Logstash + ElasticSearch: initial type mapping results in missing log lines

Question 1

It sounds like you guys don't care about date types, or any type. I think that the best solution would be to define a dynamic template that will define all types as string:

{
    "_default_" : {
        "dynamic_templates" : [
            {
                "long_to_string" : {
                    "match" : "*",
                    "match_mapping_type": "long",
                    "mapping" : {
                        "type" : "string",
                        "index" : "analyzed"
                    }
                }
            },
            {
                "double_to_string" : {
                    "match" : "*",
                    "match_mapping_type": "double",
                    "mapping" : {
                        "type" : "string",
                        "index" : "analyzed"
                    }
                }
            },
            {
                "float_to_string" : {
                    "match" : "*",
                    "match_mapping_type": "float",
                    "mapping" : {
                        "type" : "string",
                        "index" : "analyzed"
                    }
                }
            },
            {
                "integer_to_string" : {
                    "match" : "*",
                    "match_mapping_type": "integer",
                    "mapping" : {
                        "type" : "string",
                        "index" : "analyzed"
                    }
                }
            },
            {
                "date_to_string" : {
                    "match" : "*",
                    "match_mapping_type": "date",
                    "mapping" : {
                        "type" : "string",
                        "index" : "analyzed"
                    }
                }
            },
            {
                "boolean_to_string" : {
                    "match" : "*",
                    "match_mapping_type": "boolean",
                    "mapping" : {
                        "type" : "string",
                        "index" : "analyzed"
                    }
                }
            }
        ]
    }
}

From here.

Question 2

After much research, I can sadly declare that an elegant solution for this doesn't currently exist. While you can declare that a field should not be analyzed, you can't tell it to change its type dynamically nor can you just automatically ignore types.

That practically means that whatever type you send first will be the only type you can index into that field. If you predeclared the field with a type, you then won't be able to index anything other than that type. In either case, all mismatching types will drop. Also, notice that this often floods elasticsearch's logfile and you should either set log rotation or configure elasticsearch to not log those errors in its logging yaml.

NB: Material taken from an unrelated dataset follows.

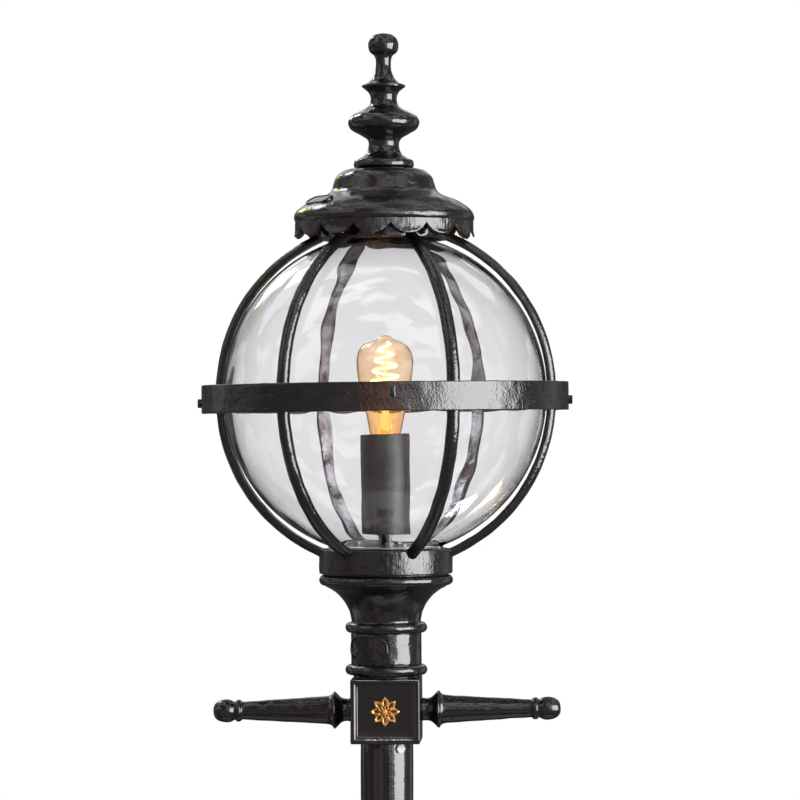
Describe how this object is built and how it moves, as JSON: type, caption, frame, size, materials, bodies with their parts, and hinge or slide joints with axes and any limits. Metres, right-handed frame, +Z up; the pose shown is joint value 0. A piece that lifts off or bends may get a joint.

Your solution is indeed a potential hack (unless you're certain the un-indexed data is irrelevant). It is much like a try: something except: pass in python.

As a general rule (speaking from experience), I suggest that you don't index different types of data (not different elasticsearch types) into fields with the same name as it then becomes extremely hard to analyze in Kibana when trying to use Number/String based queries (you won't be able to sort or display histograms or piecharts on that specific field.) Obviously, it's not always easy to just change your code (or another application's code) to not index to the same field, in which case, I would identify the originating app and use logstash's grok (unless you're already sending a json) and mutate filters to replace the field's name.

Question 3

Wondering why ignore_malformed is considered a hack? They put the feature in, I guess, for the exact same reason - that sometimes a field may not evaluate to the declared data type. Does it really break anything?

Edit/Update:
For log ingestion/processing/indexing, my experience is that ingesting logs directly into a store like ES is a bad idea for many reasons (and feel free to ask what are those if you are curious).

In short, I always use a ingest/parsing engine before I push data into any data repository like ElasticSearch or HDFS. You can use agents like logStash or flume to process/parse data using grok. Or, write a custom Spark app to ingest, validate and structure data before feeding it to ES.

Typically, I build log pipelines like this: Producer (syslog etc) -> Kafka/Kinesis (topic-1) -> Spark Streaming App (applies parsing/structuring rules) -> Kafka/Kinesis (topic-2) -> multiple agents (one agent group per data repository). So for example, I would deploy a bunch of flume agents that subscribe to topic-2 and write to HDFS. In parallel, deploy a bunch of logStash agents and write to ES.

Might look a bit involved but the benefits of cleaner/consistent data are multi-fold. Everyone from casual data explorers to data scientists will thank you :)